Dass 3300 Plätze derzeit nicht belegt sind, habe verschiedene Ursachen. Oft werde saniert. Dann sei es eben nicht immer möglich, alle Betten zu verteilen, wenn etwa eine dreiköpfige Familie in zwei verbundenen Doppelzimmern wohne. „Wir wissen ja nicht, wer kommt“, sagte Breitenbach. Außerdem benötige Berlin eine Reserve für Menschen, die etwa durch Familiennachzug oder als humanitäre „Kontingentflüchtlinge“ neu in die Stadt kämen.
Landesbetrieb dient als Reserve für Heimbetrieb
Der Finanzsenator verteidigte die schon in der letzten Legislaturperiode vorbereitete Entscheidung, als Land selbst Flüchtlingsunterkünfte zu bauen. Nur so komme man aus der Abhängigkeit von privaten Betreibern heraus, die gleichzeitig auch Immobilienbesitzer sind. Bisweilen hätten solche Firmen 50 Euro pro Tag und Person aufgerufen.
Kollatz und Breitenbach präsentierten in Neukölln aber nicht nur den neuen Typ MUF, sondern auch den neuen Landesbetrieb, der nach Hamburger Vorbild entstand. Neben dem Betrieb von jetzt fünf Heimen stellen Bilkay Kadems Mitarbeiter eine Reserve, mit der Berlin tätig werden kann, sollten sich Betreiberverträge mit Privaten verzögern.

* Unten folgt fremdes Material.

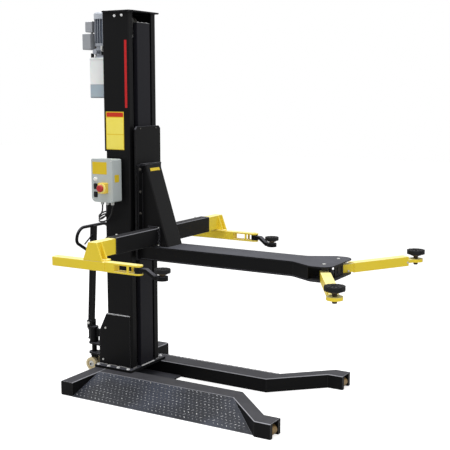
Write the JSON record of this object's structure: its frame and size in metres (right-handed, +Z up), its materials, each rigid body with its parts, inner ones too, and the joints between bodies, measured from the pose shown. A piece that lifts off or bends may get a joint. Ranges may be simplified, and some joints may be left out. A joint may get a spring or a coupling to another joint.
{
  "type": "mobile single-post car lift",
  "caption": "Wheeled single-post vehicle lift: column on a forked floor frame, sliding carriage with main arm, swing arms with pads, power unit, tow handle.",
  "frame": {"origin": "middle of the rear crossbar's underside, on the floor", "axes": "+X forward along the main arm, +Y to the left, +Z up"},
  "size_m": [2.2632, 1.494, 2.512],
  "materials": {
    "black_paint": "satin powder coat",
    "cover_paint": "satin powder coat",
    "tread_plate": "satin powder coat on tread plate",
    "yellow_paint": "gloss powder coat",
    "cylinder_paint": "satin",
    "zinc_steel": "zinc plated",
    "chain_steel": "oiled",
    "blued_steel": "black oxide",
    "grey_plastic": "fine grain",
    "white_plastic": "smooth",
    "yellow_plastic": "smooth",
    "red_plastic": "smooth",
    "button_plastic": "smooth",
    "gland_plastic": "smooth",
    "cable_rubber": "matte",
    "tank_plastic": "translucent",
    "cast_metal": "cast",
    "motor_paint": "satin",
    "grey_paint": "satin",
    "roller_brass": "worn nylon",
    "wheel_nylon": "worn nylon",
    "pad_rubber": "moulded"
  },
  "bodies": {
    "base": {"rear_crossbar": "black_paint", "right_leg": "black_paint", "right_ramp": "tread_plate", "base_plate": "black_paint", "right_rail": "black_paint", "back_panel": "black_paint", "front_cover": "cover_paint", "top_plate": "black_paint", "foot_gussets": "black_paint", "lift_cylinder": "cylinder_paint", "chain_sheave": "zinc_steel", "lift_chain": "chain_steel", "control_box": "grey_plastic", "indicator_lamp": "white_plastic", "stop_plate": "yellow_plastic", "cable_glands": "gland_plastic", "control_cables": "cable_rubber", "reservoir": "tank_plastic", "pump_block": "cast_metal", "pump_bracket": "black_paint", "motor": "motor_paint", "motor_boxes": "grey_paint", "steering_bracket": "black_paint", "left_leg": "black_paint", "left_ramp": "tread_plate", "left_rail": "black_paint"},
    "right_roller": {"right_leg_roller": "roller_brass"},
    "left_roller": {"left_leg_roller": "roller_brass"},
    "steering": {"steering_head": "black_paint"},
    "steering_wheel_pair": {"steering_wheels": "wheel_nylon"},
    "handle": {"tow_handle": "black_paint"},
    "stop_push": {"stop_button": "red_plastic"},
    "up_push": {"up_button": "button_plastic"},
    "down_push": {"down_button": "button_plastic"},
    "carriage": {"carriage_plate": "black_paint", "slide_plates": "black_paint", "slide_rollers": "zinc_steel", "clamp_bars": "black_paint", "brace": "black_paint", "crossbeam": "black_paint", "main_arm": "black_paint", "pivot_pins": "zinc_steel"},
    "right_arm": {"right_front_arm": "yellow_paint"},
    "right_sleeve": {"right_front_sleeve": "yellow_paint"},
    "right_front_lift_pad": {"right_front_screw": "blued_steel", "right_front_pad": "pad_rubber"},
    "right_outrigger_frame": {"right_outrigger": "yellow_paint"},
    "right_fork_slide": {"right_fork": "yellow_paint"},
    "right_swing": {"right_swing_arm": "black_paint"},
    "right_rear_lift_pad": {"right_rear_screw": "blued_steel", "right_rear_pad": "pad_rubber"},
    "left_arm": {"left_front_arm": "yellow_paint"},
    "left_sleeve": {"left_front_sleeve": "yellow_paint"},
    "left_front_lift_pad": {"left_front_screw": "blued_steel", "left_front_pad": "pad_rubber"},
    "left_outrigger_frame": {"left_outrigger": "yellow_paint"},
    "left_fork_slide": {"left_fork": "yellow_paint"},
    "left_swing": {"left_swing_arm": "black_paint"},
    "left_rear_lift_pad": {"left_rear_screw": "blued_steel", "left_rear_pad": "pad_rubber"}
  },
  "joints": [
    {"name": "lift", "type": "slide", "parent": "base", "child": "carriage", "axis": [0, 0, 1], "range_m": [-0.82, 0.69]},
    {"name": "right_roller_spin", "type": "hinge", "parent": "base", "child": "right_roller", "pos_m": [1.491, -0.52, 0.033], "axis": [0, 1, 0], "continuous": true},
    {"name": "left_roller_spin", "type": "hinge", "parent": "base", "child": "left_roller", "pos_m": [1.491, 0.52, 0.033], "axis": [0, 1, 0], "continuous": true},
    {"name": "steer", "type": "hinge", "parent": "base", "child": "steering", "pos_m": [-0.214, 0, 0.192], "axis": [0, 0, 1], "range_deg": [-75, 75]},
    {"name": "steering_wheels_spin", "type": "hinge", "parent": "steering", "child": "steering_wheel_pair", "pos_m": [-0.214, 0, 0.047], "axis": [0, 1, 0], "continuous": true},
    {"name": "handle_tilt", "type": "hinge", "parent": "steering", "child": "handle", "pos_m": [-0.236, 0, 0.345], "axis": [0, -1, 0], "range_deg": [0, 75]},
    {"name": "stop_press", "type": "slide", "parent": "base", "child": "stop_push", "axis": [0, 1, 0], "range_m": [0, 0.004]},
    {"name": "up_press", "type": "slide", "parent": "base", "child": "up_push", "axis": [0, 1, 0], "range_m": [0, 0.004], "stiffness_N_per_m": 800},
    {"name": "down_press", "type": "slide", "parent": "base", "child": "down_push", "axis": [0, 1, 0], "range_m": [0, 0.004], "stiffness_N_per_m": 800},
    {"name": "right_arm_swing", "type": "hinge", "parent": "carriage", "child": "right_arm", "pos_m": [1.631, -0.107, 0.9005], "axis": [0, 0, -1], "range_deg": [-58, 25]},
    {"name": "right_sleeve_slide", "type": "slide", "parent": "right_arm", "child": "right_sleeve", "axis": [0.4939, -0.8695, 0], "range_m": [0, 0.25]},
    {"name": "right_front_pad_screw", "type": "slide", "parent": "right_sleeve", "child": "right_front_lift_pad", "axis": [0, 0, 1], "range_m": [-0.015, 0.02]},
    {"name": "right_outrigger_slide", "type": "slide", "parent": "carriage", "child": "right_outrigger_frame", "axis": [0, 1, 0], "range_m": [-0.15, 0.09]},
    {"name": "right_fork_slide_out", "type": "slide", "parent": "right_outrigger_frame", "child": "right_fork_slide", "axis": [1, 0, 0], "range_m": [0, 0.15]},
    {"name": "right_swing_turn", "type": "hinge", "parent": "right_fork_slide", "child": "right_swing", "pos_m": [0.706, -0.717, 0.938], "axis": [0, 0, 1], "range_deg": [-65, 60]},
    {"name": "right_rear_pad_screw", "type": "slide", "parent": "right_swing", "child": "right_rear_lift_pad", "axis": [0, 0, 1], "range_m": [-0.005, 0.02]},
    {"name": "left_arm_swing", "type": "hinge", "parent": "carriage", "child": "left_arm", "pos_m": [1.631, 0.107, 0.9005], "axis": [0, 0, 1], "range_deg": [-58, 25]},
    {"name": "left_sleeve_slide", "type": "slide", "parent": "left_arm", "child": "left_sleeve", "axis": [0.4939, 0.8695, 0], "range_m": [0, 0.25]},
    {"name": "left_front_pad_screw", "type": "slide", "parent": "left_sleeve", "child": "left_front_lift_pad", "axis": [0, 0, 1], "range_m": [-0.015, 0.02]},
    {"name": "left_outrigger_slide", "type": "slide", "parent": "carriage", "child": "left_outrigger_frame", "axis": [0, -1, 0], "range_m": [-0.15, 0.09]},
    {"name": "left_fork_slide_out", "type": "slide", "parent": "left_outrigger_frame", "child": "left_fork_slide", "axis": [1, 0, 0], "range_m": [0, 0.15]},
    {"name": "left_swing_turn", "type": "hinge", "parent": "left_fork_slide", "child": "left_swing", "pos_m": [0.706, 0.717, 0.938], "axis": [0, 0, -1], "range_deg": [-65, 60]},
    {"name": "left_rear_pad_screw", "type": "slide", "parent": "left_swing", "child": "left_rear_lift_pad", "axis": [0, 0, 1], "range_m": [-0.005, 0.02]}
  ]
}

Das geschieht relativ oft. Denn das Flüchtlingsamt LAF hat immer noch Schwierigkeiten mit seinen Ausschreibungen. Wenn ein unterlegener Bieter klagt, verzögert sich die Vergabe. „Es ist nicht spaßig, wenn eine Unterkunft technisch fertig ist und wir sie ein halbes Jahr nicht belegen können“, schilderte Kollatz das bisherige Dilemma. Künftig soll in solchen Fällen das landeseigene Personal eingreifen, das Haus öffnen und es nach Abschluss des Rechtsstreits an einen privaten Betreiber übergeben.
Fünf Heime
Das jüngste Mitglied in den Reihen der städtischen Unternehmen widmet sich der Flüchtlingsunterbringung. Der Landesbetrieb für Gebäudebewirtschaftung – Betriebsteil B mit 87 Mitarbeitern verfügt über fünf Heime mit zusammen 1500 Plätzen. In Buch und Neukölln sind es neu gebaute Modularbauten, in Hellersdorf eine ehemalige Schule, in Grünau ein altes Bürohaus und in Altglienicke ein Containerdorf. Geleitet wird der Betrieb von Bilkay Kadem.